How this started and why this happens remains a mystery. But, of course, there should be some gain depending on the exchange rate but this gain is short-lived compared to what this economy would achieve if all these funds were kept within our borders.
This fixation with opportunistic entrepreneurship serves no one save the well-heeled who care neither for the future nor the present challenges.
Productive time is lost in queues and externalisation has a part to play in all this. I remember at some point it was reported that gold worth more than $1 billion was being smuggled out of the country. The effects of such actions on the economy are obvious and quite evident.
What do we feel ourselves in those quiet moments? What will we bequeath our very innocent and vulnerable children? This blame game is simply for losers.
What is it that you are doing in your sphere, notwithstanding the size?
Indeed, we support the aggressive stance that Government has taken and we anticipate great results. Those caught on the wrong side must surely face the full wrath of the law.
This country is not poor at all but pure misallocation of resources and resultant failure to maximise on opportunities has created an underperforming economy.
Of course, we could write books about what has gone wrong but let’s start this first chapter with focus on externalisation.
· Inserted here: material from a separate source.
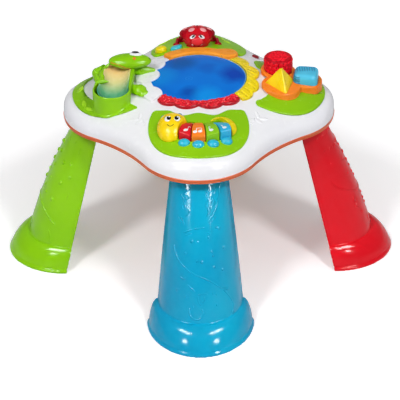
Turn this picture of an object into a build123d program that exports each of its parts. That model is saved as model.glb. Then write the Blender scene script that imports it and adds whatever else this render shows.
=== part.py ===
from build123d import *
import os
from math import atan2, cos, degrees, hypot, radians, sin, sqrt, tan

# Baby activity table: a domed, four-lobed play top on four channel legs.
# Millimetres, +Z up. The origin is on the floor, under the middle of the top.
# The front is -Y and the right-hand side is +X.

# Main sizes of the table
leg_height = 256.0
rim_depth = 5.0
crown_rise = 63.8
top_reach = 220.0
lobe_radius = 98.6
waist_reach = 173.5

# Shape of the crowned surface, per mm squared and per mm to the fourth
crown_fall = 7.38e-4
corner_fall = 8.0e-8
edge_round = 20.0

# Walls and general clearances
shell_wall = 3.0
leg_wall = 3.0
well_wall = 2.4
cup_wall = 3.0
seat_gap = 0.15
guide_gap = 0.5
mat_gap = 0.3
screw_gap = 0.05

# Legs: the open side faces inwards and lies on a sloping plane
leg_foot_reach = 222.7
leg_lean = 0.243
leg_half_foot = 71.5
leg_half_fall = 0.090
leg_half_bend = 8.0e-5
leg_bow_foot = 74.3
leg_bow_lean = 0.043
leg_bow_bend = 7.6e-4
collar_height = 40.0
collar_round = 5.0
collar_half = 80.0
collar_bow = 97.0
collar_flare = 4.0
lip_height = 5.0
lip_half = 86.5
lip_bow = 100.5
strip_width = 5.0
strip_proud = 0.9
plug_length = 40.0
plug_depth = 20.0
plug_height = 15.0
plug_reach = 177.0
plug_gap = 0.3

# Bottom shell
drum_radius = 148.0
drum_depth = 16.0
tongue_height = 5.0
tongue_width = 2.5

# Case screws
screw_shank = 1.5
screw_length = 14.0
screw_head = 3.4
screw_head_depth = 2.4
boss_radius = 4.5
waist_screw_reach = 152.0
tip_screw_reach = 207.0

# Screen
screen_radius = 77.0
screen_thick = 2.6
screen_ledge = 7.0
spigot_width = 2.6
lamp_board_drop = 15.0
lamp_board_thick = 1.6
lamp_count = 6
lamp_ring = 36.0
lamp_radius = 2.5
post_radius = 3.0
lamp_post_inset = 2.0

# White cloud shapes over the left side of the screen
cloud_lift = 4.6
cloud_outer = 93.0
cloud_limit = 101.6
cloud_round = 1.2
cloud_valley = 2.2
cloud_from, cloud_to = 128.0, 222.5
cloud_spots = [(-78.0, 48.0, 24.0), (-84.0, 8.0, 21.5), (-82.0, -52.0, 24.5)]

# Bands round the screen
band_gap = 0.6
red_lift = 5.0
red_from, red_to = -135.0, -44.6
red_petals = [-126.0, -104.0, -76.0, -54.0]
red_petal_ring = 71.5
red_petal_radius = 25.0
red_core = 86.0
yellow_lift = 5.0
yellow_from, yellow_to = -43.4, 49.4
yellow_petals = [-34.0, -17.0, 12.6, 40.0]
yellow_petal_ring = 76.3
yellow_petal_radius = 24.5
yellow_core = 88.0
orange_lift = 8.0
orange_from, orange_to = 50.6, 126.0
orange_core = 101.0
orange_end_turn = 61.5
orange_end_reach = 117.0
orange_neck = 13.0
orange_corner = 5.0

# Plates on the four lobes
plate_centre = 125.5
plate_radius = 79.5
plate_inner = 110.0
plate_wave = 3.5
plate_wave_turn = 26.0
plate_lift = 3.0
plate_round = 1.2
plate_corner = 7.0
window_place = (-119.0, 10.0)
window_radius = 68.0
window_right = -150.0
window_front = -36.0

# Worm keys: five dividing arcs, each from the back to the front
key_cuts = [
    ((-18.0, -127.5), (-28.0, -146.0), (-31.6, -165.0)),
    ((-6.6, -129.5), (-10.6, -152.0), (-11.8, -173.0)),
    ((5.6, -131.0), (9.8, -152.5), (11.3, -173.5)),
    ((19.0, -131.0), (28.6, -147.0), (33.2, -167.5)),
    ((32.5, -124.0), (46.8, -140.0), (51.2, -161.0)),
]
key_gap = 0.6
key_round = 0.9
key_front_gap = 0.6
key_roof = 2.4
key_wall = 2.0
key_skirt = 6.5
key_arch_rise = 12.5
key_arch_radius = 36.5
key_arch_place = -153.0
key_pivot_y = -141.0
key_pivot_drop = 12.0
key_hub_radius = 3.6
key_press = 3.5
rod_radius = 1.5
rod_gap = 0.05
rod_left, rod_right = -34.0, 53.0
lug_width = 5.0
stem_radius = 2.5
stem_y = -160.0
stem_places = [-20.5, -0.3, 21.0, 41.0]
foot_places = [(-22.5, -175.5), (-0.6, -181.0), (22.3, -178.0), (43.2, -168.0)]
foot_radius = 9.3
foot_rise = 8.0

# Worm's head, antennae and tail
head_place = (-43.0, -139.5)
head_half = (22.5, 29.5, 19.5)
antenna_places = [(-58.5, -117.0), (-29.0, -113.5)]
antenna_radius = 6.4
tail_place = (37.5, -139.5)
tail_radius = 22.5
tail_rise = 10.0

# Ladybug push figure on the back plate
bug_place = (-2.0, 127.0)
bug_skirt = (18.5, 17.5)
bug_body_half = (24.5, 23.0, 19.0)
bug_body_rise = 13.0
bug_wing_half = (29.8, 26.0, 11.5)
bug_wing_rise = 18.0
bug_wing_back = 3.0
bug_wing_split = 1.6
bug_face_cut = 12.0
bug_press = 3.0
bug_leg_radius = 3.2
bug_leg_turns = [12.0, 40.0, 140.0, 168.0]
bug_leg_ring = 35.5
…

Taming it is a low hanging fruit that could bring changes immediately.
Of course, we should not lose sight on the importance to increase production to generate more foreign currency but let’s also retain the little that we make in the interim.
Philosopher Dennis Waitley eloquently ad succinctly put it: “There are two primary choices in life: to accept conditions as they exist or accept the responsibility for changing them.”
My fervent hope is for each and every one of us to make a difference, to have an impact, no matter how small, in fashioning the Zimbabwe we want.
There is no politics here, and as former US president Bill Clinton famously remarked: “It’s the economy, stupid.”
When we abuse forex then we become like the father who extravagantly spends the few dollars he has on alcohol, leaving the family desperately hungry, with nothing to eat.
I write this fully cognisant that that this is not simply a Zimbabwean problem.
It is quite prevalent in most African states. We need to find ourselves. In God I Trust!